Makes sense focus OWL exports focus 100% (even if no complex assertions) aim for interlingual codes to link the "things" (the individuals/particulars). If we need to export some labels, we can, but keep at minimum. For example, for the subset of concepts which are related to places, we're likely to only add to OWL the name of the place in the natural language used on that place.

Always would be possible to query by codes, but this also make it friendly for who actually is working on own region (so, likely to actually know the natural language).

TODO: this requires change the CLIS to exclude generated RDF triples by prefix. The tabular format would still contain references to every possible export, but we still need to restrict it on the cli that output the formats.

3. Organize/test to use case of users "merging" the OWL and SKOS

Very likely the users (even if at first, for sake of curiosity) may want to "load everything" and if we do compile on a regular basis the things, they will. So, it make sense to at least plan ahead and allow it happens in a way that if users do this, they at least do not break the reasoning.

Something we might not document at all is the fact that while users interfaces allow check the translations, tools that use OWL consider these linguistic content as mere metadata: in other words, the user migth mix OWL and the SKOS version (with huge number of translations) and eventually will discover alone that there is nothing to infer from these metadata at all. Load everything could help on nice screenshots (and maybe test things) but for something more serious, I think users focused on performance would already want a version with relevant commutable data only.

Why this approach? As soon as users learn something, is better they use they RAM to load more data in more domains.

4. OWL "properties", and terms to organize the rest of data must be optimized by default for several languages

One exception to the idea of divide computable data vs labels is... the properties and information to label rest of the entire library of everything. This is different from data itself (even if data could become RDF predicates to "document other things") because the way we document other things grow much, much slower.

For example, even Wikidata still have around 10.000 properties (https://www.wikidata.org/wiki/Wikidata:Database_reports/List_of_properties/all) despite having at the moment over 98,001,177 items (https://www.wikidata.org/wiki/Wikidata:Statistics). Even if we make some shortcut to a namespace that could represent Wikidata Ps (but unlikely we would load them by default) most RDF predicates to document other data would be far, far small.

So, for things that are so frequent on data (even if user would not load this data at first) would make sense both have then on some OWL entrypoing and already with all translations possible. The additional RAM usage would not really affect a lot.

fititnt commented 2 years ago

Okay. We managed to automate how users can load the tabular data on CSVs on SQL databases (description here https://github.com/EticaAI/lexicographi-sine-finibus/issues/37#issuecomment-1170856326).
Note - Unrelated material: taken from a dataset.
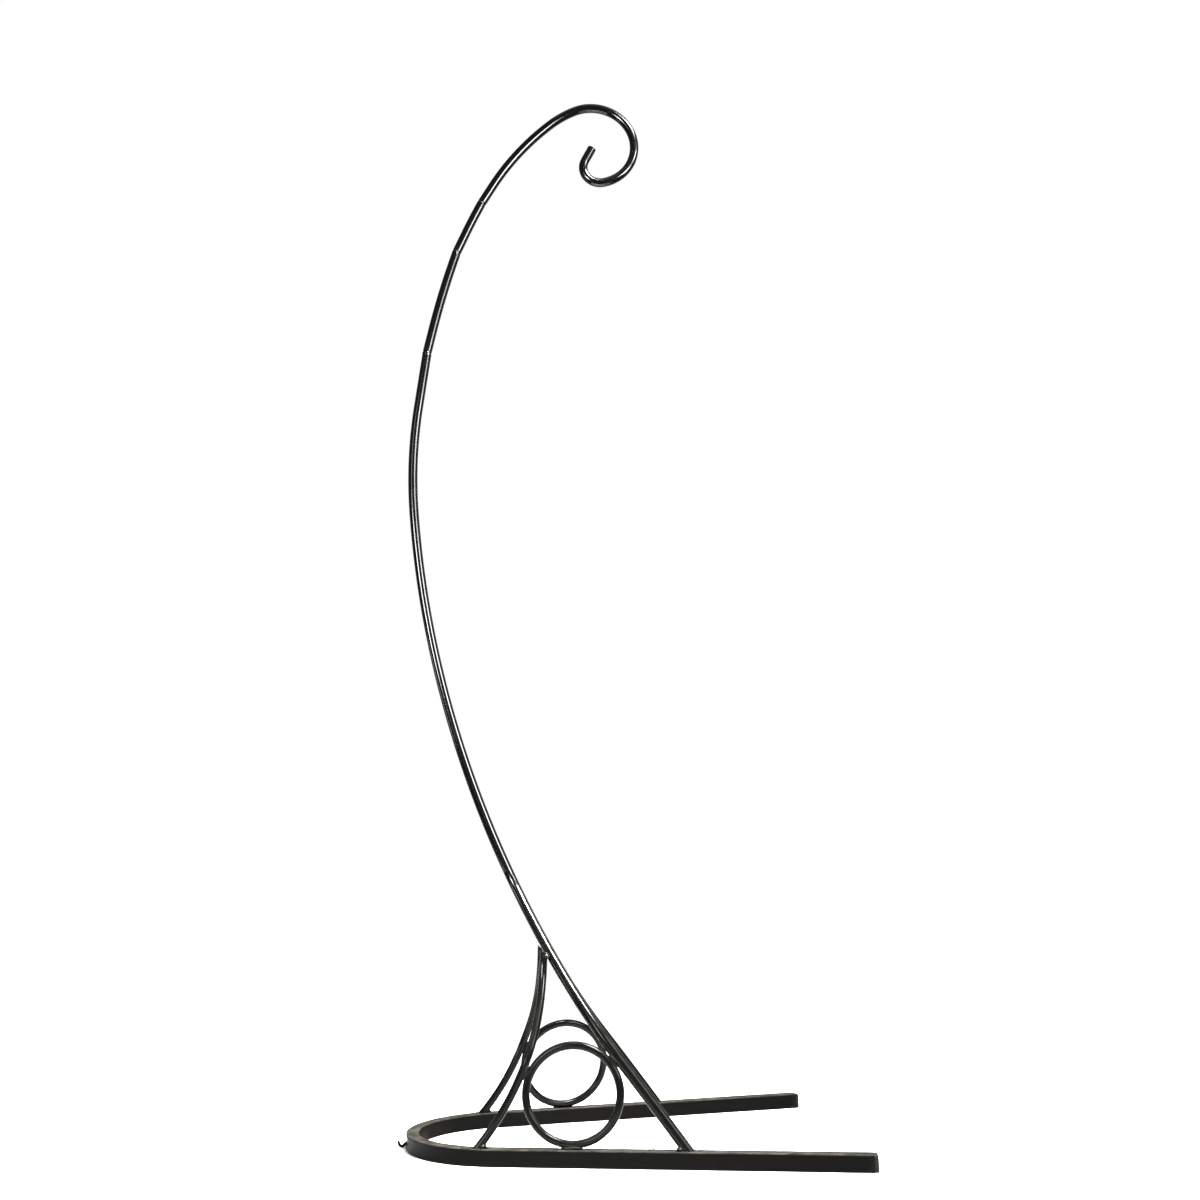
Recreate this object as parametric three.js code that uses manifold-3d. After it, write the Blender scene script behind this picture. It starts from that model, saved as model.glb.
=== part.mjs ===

We already export RDF Triples on a more linguistic focused version and others optimized for computational use. However, for cases where a user is planning to work with a massive amount of data, graphical interfaces such as Protege may not scale. This obviously needs more testing.

Why might be relevant SQL storage here

Turns out that is feasible use R2RML (https://www.w3.org/TR/r2rml/) or similar compatible tools such as ontop (https://ontop-vkg.org/) to map to

To allow such a feature, what would be necessary would be generating files such as R2RML and making sure users have data that perfectly matches the configuration. The beauty here is we can keep user documentation at bare minimum while allowing state of the art uses and (this is important) interfaces such as what is on Protege can be on user language.

Most of the underlying details on how to eventually reach this point are very, very boring to explain even for advanced users which wouldn't be familiar with ontology engineering, which bring us to...

Basic Formal Ontology path as foundational ontology

In any case, for future readers: we're going Basic Formal Ontology path as upper ontology, which is the most already used and by far the most referenced on sciences. But at same time the decision making is not trivial, it doesn't tolerate abstractions/vagueness such as "concept" or "agent", however the end result is culturally less likely to have divergences at all The BFO is very, very realistic.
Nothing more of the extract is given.